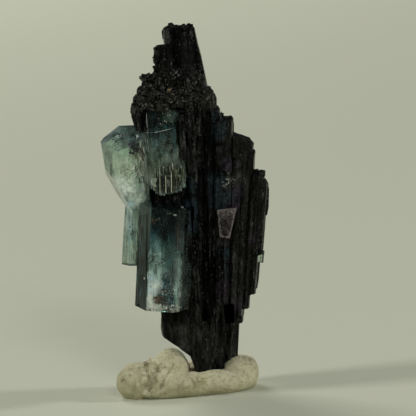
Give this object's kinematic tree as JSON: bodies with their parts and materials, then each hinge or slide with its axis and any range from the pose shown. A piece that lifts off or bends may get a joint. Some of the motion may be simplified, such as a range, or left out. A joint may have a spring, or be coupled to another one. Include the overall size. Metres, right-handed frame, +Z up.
{
  "type": "aquamarine specimen",
  "caption": "Clear blue-green aquamarine crystals grown on an upright bundle of black striated schorl, stood in a pressed lump of cream mineral putty.",
  "frame": {"origin": "on the surface it rests on, under the middle of the bounding box", "axes": "+Z up along the schorl's length, -Y towards the viewer, who sees the aquamarines at the left (-X)"},
  "size_m": [0.0238, 0.0176, 0.0534],
  "materials": {
    "schorl": "glossy black, striated",
    "aquamarine": "clear, natural crystal faces",
    "flake": "satin, cleaved",
    "putty": "matte, hand pressed"
  },
  "bodies": {
    "root": {"schorl_bundle": "schorl", "aquamarine_upper_pair": "aquamarine", "aquamarine_lower": "aquamarine", "aquamarine_back": "aquamarine", "aquamarine_small": "aquamarine", "pale_flake": "flake", "putty_base": "putty"}
  },
  "joints": []
}
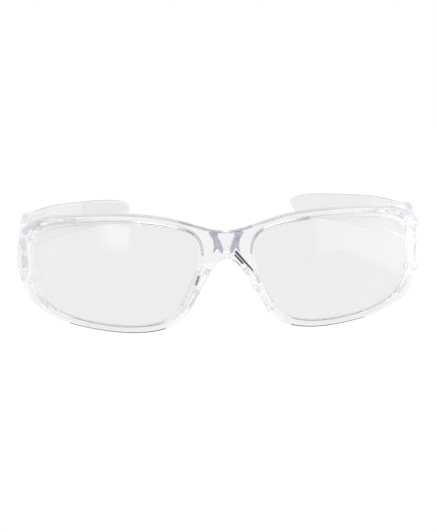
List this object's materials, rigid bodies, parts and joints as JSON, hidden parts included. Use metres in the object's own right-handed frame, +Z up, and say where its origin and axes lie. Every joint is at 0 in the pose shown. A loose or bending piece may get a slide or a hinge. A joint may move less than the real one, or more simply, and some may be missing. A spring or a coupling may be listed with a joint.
{
  "type": "safety glasses",
  "caption": "Clear over-glasses safety spectacles: wrapped front with lenses in a rim, nose pads, and broad curved side arms that fold inwards on upright hinges.",
  "frame": {"origin": "on the table the spectacles stand on, in the middle of their footprint", "axes": "+X to the wearer's left, +Y from the front back to the ears, +Z up"},
  "size_m": [0.1568, 0.1472, 0.0455],
  "materials": {
    "clear_frame": "clear moulded polycarbonate, polished",
    "clear_lens": "clear polycarbonate lens, polished and hard coated",
    "clear_temple": "clear moulded polycarbonate, polished",
    "clear_pin": "clear nylon pin",
    "soft_clear": "soft clear vinyl, slightly satin"
  },
  "bodies": {
    "front": {"front_frame": "clear_frame", "lens_left": "clear_lens", "lens_right": "clear_lens", "lower_pin_left": "clear_pin", "lower_pin_right": "clear_pin", "nose_pad_left": "soft_clear", "nose_pad_right": "soft_clear", "upper_pin_left": "clear_pin", "upper_pin_right": "clear_pin"},
    "left_arm": {"temple_left": "clear_temple"},
    "right_arm": {"temple_right": "clear_temple"}
  },
  "joints": [
    {"name": "left_fold", "type": "hinge", "parent": "front", "child": "left_arm", "pos_m": [0.0752, -0.0273, 0.02027], "axis": [0, 0.1259, 0.992], "range_deg": [0, 88]},
    {"name": "right_fold", "type": "hinge", "parent": "front", "child": "right_arm", "pos_m": [-0.0752, -0.0273, 0.02027], "axis": [0, -0.1259, -0.992], "range_deg": [0, 66]}
  ]
}
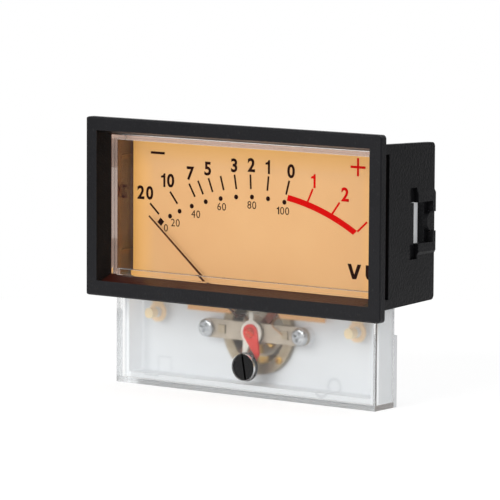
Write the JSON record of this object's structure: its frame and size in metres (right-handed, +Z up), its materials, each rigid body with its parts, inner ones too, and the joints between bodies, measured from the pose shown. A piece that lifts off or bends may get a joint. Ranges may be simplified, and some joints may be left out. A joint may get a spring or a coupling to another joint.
{
  "type": "analog panel meter",
  "caption": "Analog level meter head with a clear cover, amber backlit dial, needle and moving-coil movement, latched behind a black rectangular panel frame.",
  "frame": {"origin": "centre of the front flange's back face, which seats on the panel", "axes": "+X to the right of someone facing the dial, +Y to the rear through the panel, +Z up"},
  "size_m": [0.09, 0.0287, 0.0673],
  "materials": {
    "frame_black": "satin black moulded plastic",
    "cover_clear": "clear moulded polystyrene, polished",
    "base_white": "white moulded plastic, light grain",
    "dial_amber": "translucent amber sheet, matt, lit from behind",
    "ink_black": "screen-printed ink",
    "ink_red": "screen-printed ink",
    "bridge_metal": "stamped sheet, satin",
    "screw_plated": "zinc-plated",
    "yoke_iron": "nickel-plated soft iron",
    "movement_brass": "turned brass",
    "core_alloy": "ground magnet alloy",
    "former_aluminium": "thin drawn aluminium",
    "coil_copper": "enamelled copper wire",
    "pivot_steel": "polished",
    "pointer_brown": "dark painted aluminium",
    "spring_bronze": "phosphor bronze strip",
    "fork_white": "white enamel",
    "lever_red": "red enamel",
    "adjuster_black": "black moulded plastic",
    "lamp_glass": "small clear bulb",
    "grommet_rubber": "black rubber",
    "pin_tinned": "tinned brass",
    "lead_tan": "enamelled wire"
  },
  "bodies": {
    "case": {"front_frame": "frame_black", "clear_cover": "cover_clear", "rear_base": "base_white", "dial_plate": "dial_amber", "scale_black": "ink_black", "scale_red": "ink_red", "front_bridge": "bridge_metal", "bridge_screws": "screw_plated", "yoke_ring": "yoke_iron", "yoke_tenons": "yoke_iron", "shunt_screw": "movement_brass", "core_magnet": "core_alloy", "core_spacers": "movement_brass", "rear_bridge": "bridge_metal", "rear_bridge_screws": "screw_plated", "front_jewel_screw": "movement_brass", "rear_jewel_screw": "movement_brass", "rear_hairspring": "spring_bronze", "lamp_left": "lamp_glass", "lamp_right": "lamp_glass", "lamp_grommets": "grommet_rubber", "lamp_pins": "pin_tinned", "terminal_plus": "pin_tinned", "terminal_minus": "pin_tinned", "front_lead": "lead_tan", "rear_lead": "lead_tan"},
    "moving_coil": {"coil_former": "former_aluminium", "coil_winding": "coil_copper", "front_pivot": "pivot_steel", "rear_pivot": "pivot_steel", "pointer": "pointer_brown", "balance_weights": "movement_brass"},
    "zero_arm": {"zero_fork": "fork_white", "zero_lever": "lever_red", "front_hairspring": "spring_bronze"},
    "adjuster": {"zero_adjuster": "adjuster_black"}
  },
  "joints": [
    {"name": "needle_swing", "type": "hinge", "parent": "case", "child": "moving_coil", "pos_m": [0, 0.0153, -0.02935], "axis": [0, 1, 0], "range_deg": [-1.5, 102], "stiffness_Nm_per_rad": 0.000006},
    {"name": "zero_set", "type": "hinge", "parent": "case", "child": "adjuster", "pos_m": [0, 0.0046, -0.03765], "axis": [0, 1, 0], "range_deg": [-60, 60]},
    {"name": "zero_arm_turn", "type": "hinge", "parent": "case", "child": "zero_arm", "pos_m": [0, 0.0075, -0.02935], "axis": [0, 1, 0], "range_deg": [-5.2, 5.2]}
  ],
  "couplings": [
    {"joint": "zero_arm_turn", "follows": "zero_set", "ratio": 0.0855}
  ]
}
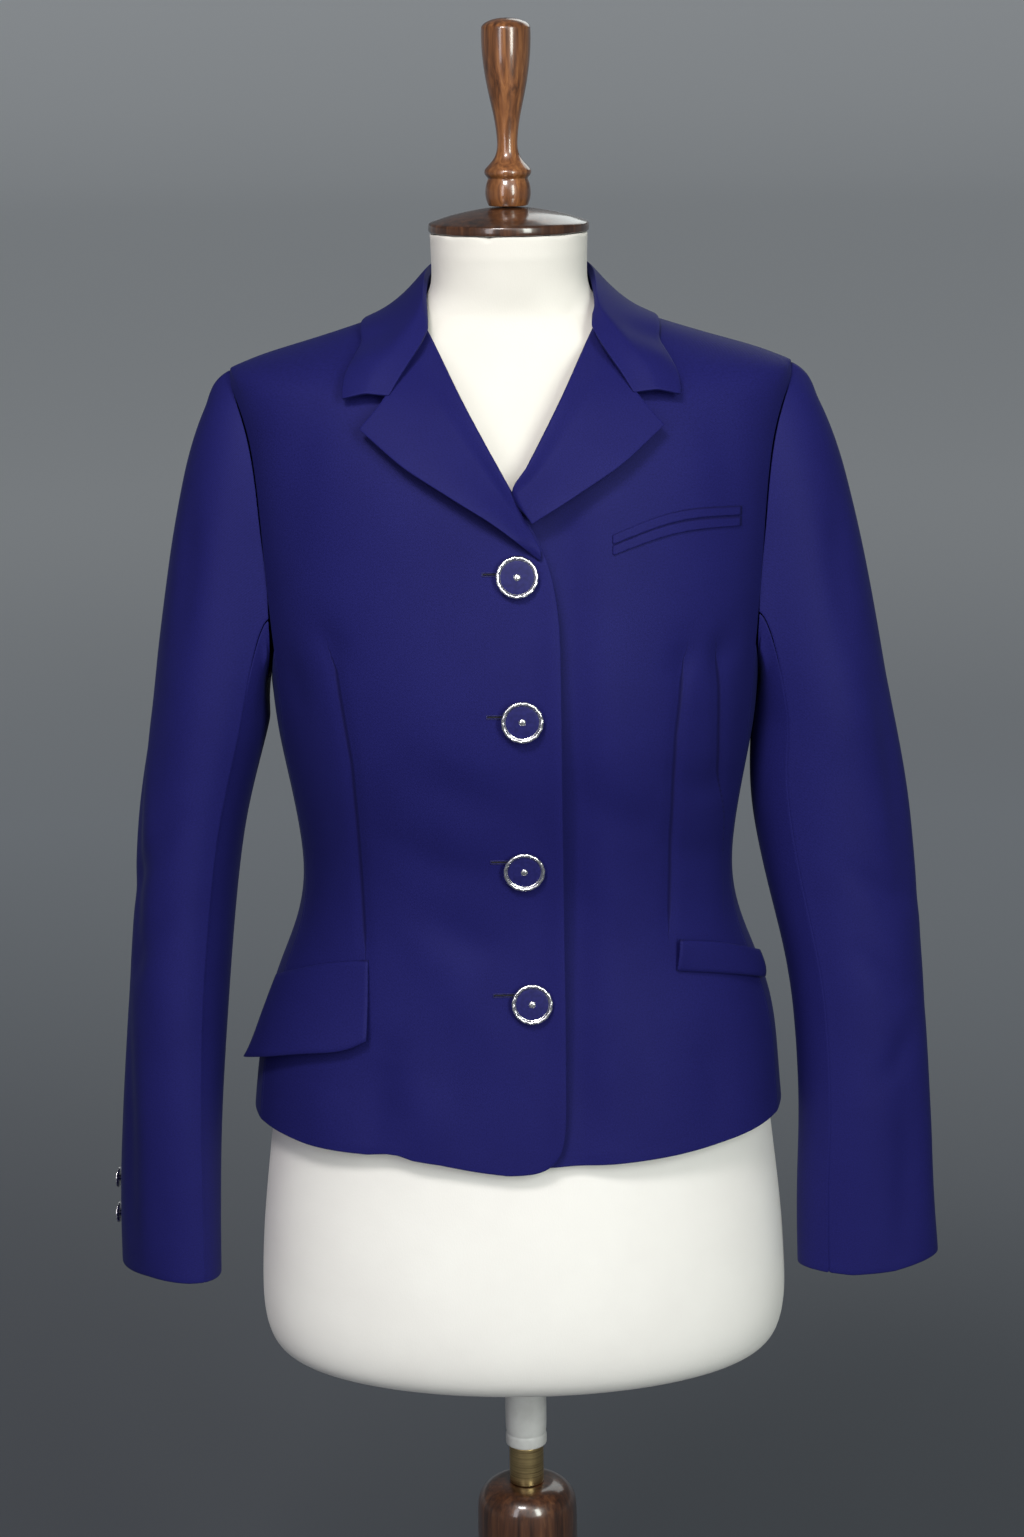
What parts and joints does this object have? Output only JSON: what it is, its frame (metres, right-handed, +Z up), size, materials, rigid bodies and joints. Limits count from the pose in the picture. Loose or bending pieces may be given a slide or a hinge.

════════

* [SHORT PROBLEM]:
Output the entries verbatim.

* [SOLUTION TO THIS PROBLEM]:
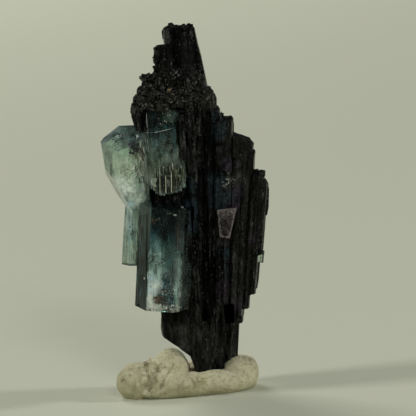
Give this object's kinematic tree as JSON: bodies with their parts and materials, then each hinge or slide with its axis and any range from the pose shown. A piece that lifts off or bends may get a joint. Some of the motion may be simplified, such as a range, or left out. A joint may have a spring, or be coupled to another one. Include the overall size. Metres, right-handed frame, +Z up.
{
  "type": "aquamarine specimen",
  "caption": "Clear blue-green aquamarine crystals grown on an upright bundle of black striated schorl, stood in a pressed lump of cream mineral putty.",
  "frame": {"origin": "on the surface it rests on, under the middle of the bounding box", "axes": "+Z up along the schorl's length, -Y towards the viewer, who sees the aquamarines at the left (-X)"},
  "size_m": [0.0238, 0.0176, 0.0534],
  "materials": {
    "schorl": "glossy black, striated",
    "aquamarine": "clear, natural crystal faces",
    "flake": "satin, cleaved",
    "putty": "matte, hand pressed"
  },
  "bodies": {
    "root": {"schorl_bundle": "schorl", "aquamarine_upper_pair": "aquamarine", "aquamarine_lower": "aquamarine", "aquamarine_back": "aquamarine", "aquamarine_small": "aquamarine", "pale_flake": "flake", "putty_base": "putty"}
  },
  "joints": []
}
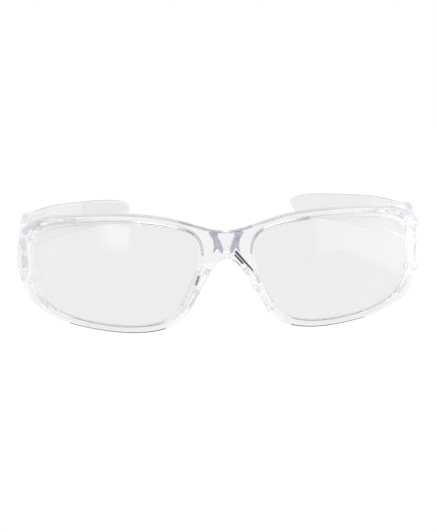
List this object's materials, rigid bodies, parts and joints as JSON, hidden parts included. Use metres in the object's own right-handed frame, +Z up, and say where its origin and axes lie. Every joint is at 0 in the pose shown. A loose or bending piece may get a slide or a hinge. A joint may move less than the real one, or more simply, and some may be missing. A spring or a coupling may be listed with a joint.
{
  "type": "safety glasses",
  "caption": "Clear over-glasses safety spectacles: wrapped front with lenses in a rim, nose pads, and broad curved side arms that fold inwards on upright hinges.",
  "frame": {"origin": "on the table the spectacles stand on, in the middle of their footprint", "axes": "+X to the wearer's left, +Y from the front back to the ears, +Z up"},
  "size_m": [0.1568, 0.1472, 0.0455],
  "materials": {
    "clear_frame": "clear moulded polycarbonate, polished",
    "clear_lens": "clear polycarbonate lens, polished and hard coated",
    "clear_temple": "clear moulded polycarbonate, polished",
    "clear_pin": "clear nylon pin",
    "soft_clear": "soft clear vinyl, slightly satin"
  },
  "bodies": {
    "front": {"front_frame": "clear_frame", "lens_left": "clear_lens", "lens_right": "clear_lens", "lower_pin_left": "clear_pin", "lower_pin_right": "clear_pin", "nose_pad_left": "soft_clear", "nose_pad_right": "soft_clear", "upper_pin_left": "clear_pin", "upper_pin_right": "clear_pin"},
    "left_arm": {"temple_left": "clear_temple"},
    "right_arm": {"temple_right": "clear_temple"}
  },
  "joints": [
    {"name": "left_fold", "type": "hinge", "parent": "front", "child": "left_arm", "pos_m": [0.0752, -0.0273, 0.02027], "axis": [0, 0.1259, 0.992], "range_deg": [0, 88]},
    {"name": "right_fold", "type": "hinge", "parent": "front", "child": "right_arm", "pos_m": [-0.0752, -0.0273, 0.02027], "axis": [0, -0.1259, -0.992], "range_deg": [0, 66]}
  ]
}
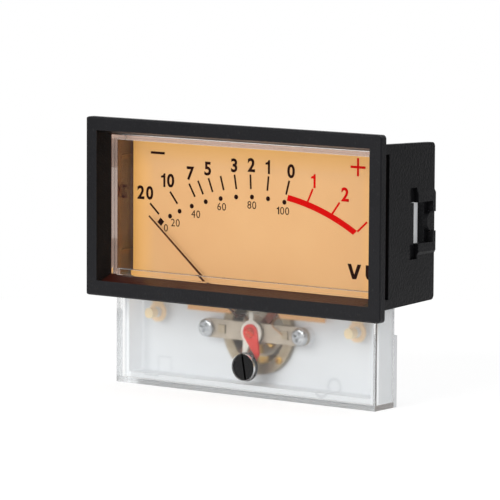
Write the JSON record of this object's structure: its frame and size in metres (right-handed, +Z up), its materials, each rigid body with its parts, inner ones too, and the joints between bodies, measured from the pose shown. A piece that lifts off or bends may get a joint. Ranges may be simplified, and some joints may be left out. A joint may get a spring or a coupling to another joint.
{
  "type": "analog panel meter",
  "caption": "Analog level meter head with a clear cover, amber backlit dial, needle and moving-coil movement, latched behind a black rectangular panel frame.",
  "frame": {"origin": "centre of the front flange's back face, which seats on the panel", "axes": "+X to the right of someone facing the dial, +Y to the rear through the panel, +Z up"},
  "size_m": [0.09, 0.0287, 0.0673],
  "materials": {
    "frame_black": "satin black moulded plastic",
    "cover_clear": "clear moulded polystyrene, polished",
    "base_white": "white moulded plastic, light grain",
    "dial_amber": "translucent amber sheet, matt, lit from behind",
    "ink_black": "screen-printed ink",
    "ink_red": "screen-printed ink",
    "bridge_metal": "stamped sheet, satin",
    "screw_plated": "zinc-plated",
    "yoke_iron": "nickel-plated soft iron",
    "movement_brass": "turned brass",
    "core_alloy": "ground magnet alloy",
    "former_aluminium": "thin drawn aluminium",
    "coil_copper": "enamelled copper wire",
    "pivot_steel": "polished",
    "pointer_brown": "dark painted aluminium",
    "spring_bronze": "phosphor bronze strip",
    "fork_white": "white enamel",
    "lever_red": "red enamel",
    "adjuster_black": "black moulded plastic",
    "lamp_glass": "small clear bulb",
    "grommet_rubber": "black rubber",
    "pin_tinned": "tinned brass",
    "lead_tan": "enamelled wire"
  },
  "bodies": {
    "case": {"front_frame": "frame_black", "clear_cover": "cover_clear", "rear_base": "base_white", "dial_plate": "dial_amber", "scale_black": "ink_black", "scale_red": "ink_red", "front_bridge": "bridge_metal", "bridge_screws": "screw_plated", "yoke_ring": "yoke_iron", "yoke_tenons": "yoke_iron", "shunt_screw": "movement_brass", "core_magnet": "core_alloy", "core_spacers": "movement_brass", "rear_bridge": "bridge_metal", "rear_bridge_screws": "screw_plated", "front_jewel_screw": "movement_brass", "rear_jewel_screw": "movement_brass", "rear_hairspring": "spring_bronze", "lamp_left": "lamp_glass", "lamp_right": "lamp_glass", "lamp_grommets": "grommet_rubber", "lamp_pins": "pin_tinned", "terminal_plus": "pin_tinned", "terminal_minus": "pin_tinned", "front_lead": "lead_tan", "rear_lead": "lead_tan"},
    "moving_coil": {"coil_former": "former_aluminium", "coil_winding": "coil_copper", "front_pivot": "pivot_steel", "rear_pivot": "pivot_steel", "pointer": "pointer_brown", "balance_weights": "movement_brass"},
    "zero_arm": {"zero_fork": "fork_white", "zero_lever": "lever_red", "front_hairspring": "spring_bronze"},
    "adjuster": {"zero_adjuster": "adjuster_black"}
  },
  "joints": [
    {"name": "needle_swing", "type": "hinge", "parent": "case", "child": "moving_coil", "pos_m": [0, 0.0153, -0.02935], "axis": [0, 1, 0], "range_deg": [-1.5, 102], "stiffness_Nm_per_rad": 0.000006},
    {"name": "zero_set", "type": "hinge", "parent": "case", "child": "adjuster", "pos_m": [0, 0.0046, -0.03765], "axis": [0, 1, 0], "range_deg": [-60, 60]},
    {"name": "zero_arm_turn", "type": "hinge", "parent": "case", "child": "zero_arm", "pos_m": [0, 0.0075, -0.02935], "axis": [0, 1, 0], "range_deg": [-5.2, 5.2]}
  ],
  "couplings": [
    {"joint": "zero_arm_turn", "follows": "zero_set", "ratio": 0.0855}
  ]
}
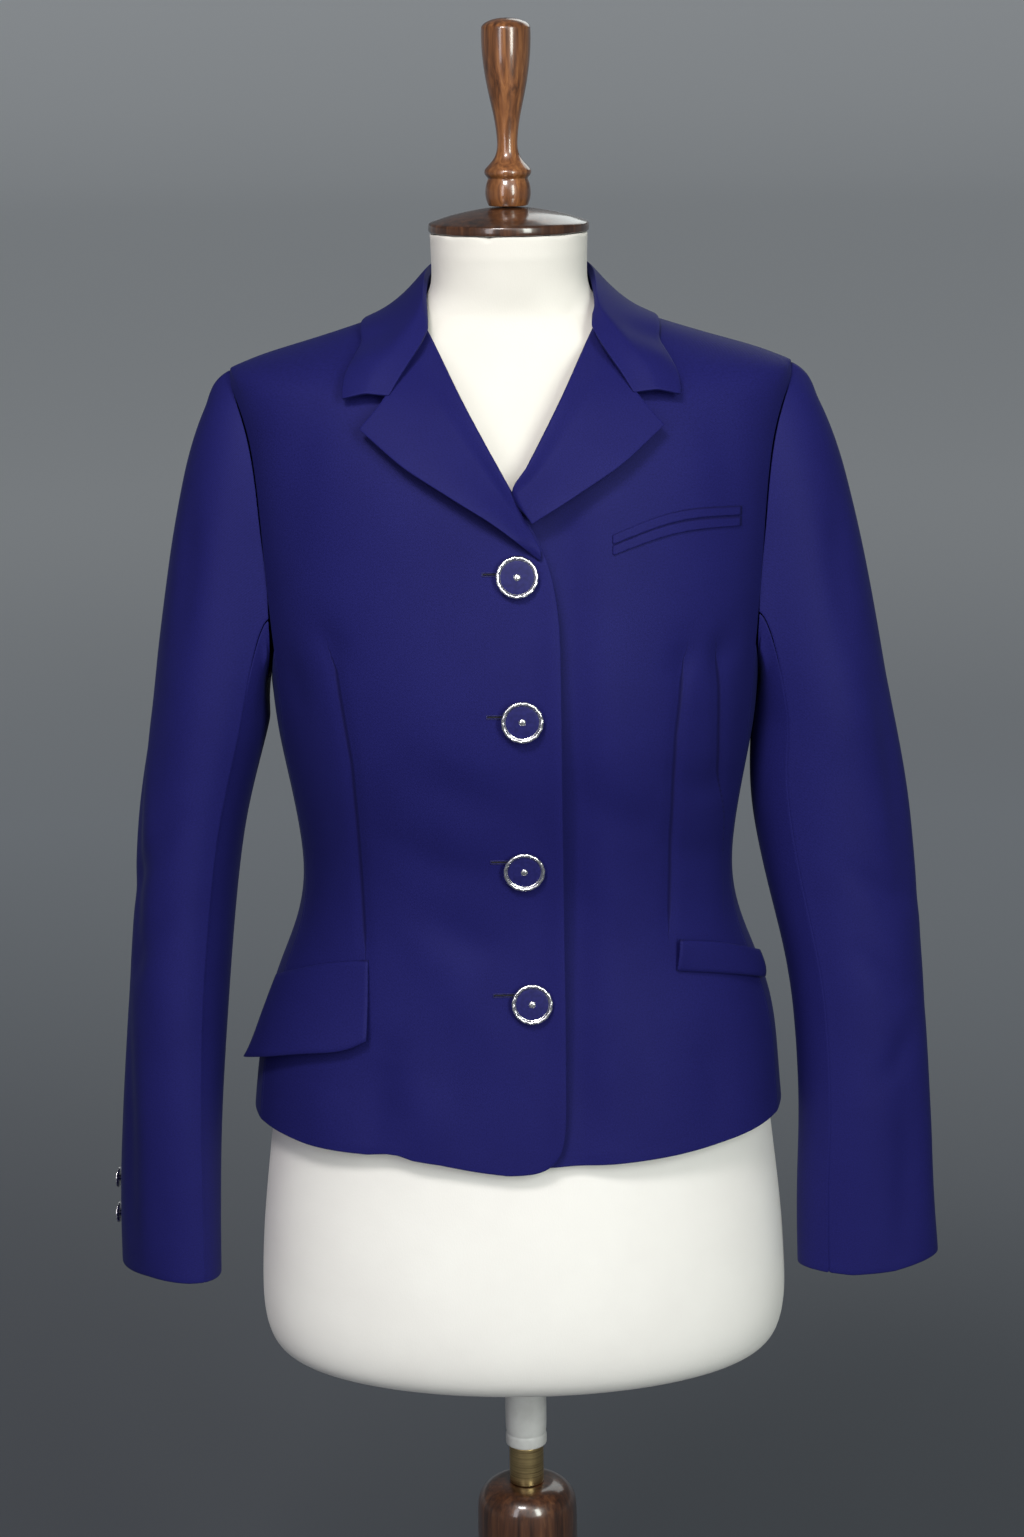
What parts and joints does this object have? Output only JSON: what it is, its frame (metres, right-handed, +Z up), size, materials, rigid bodies and joints. Limits count from the pose in the picture. Loose or bending pieces may be given a slide or a hinge.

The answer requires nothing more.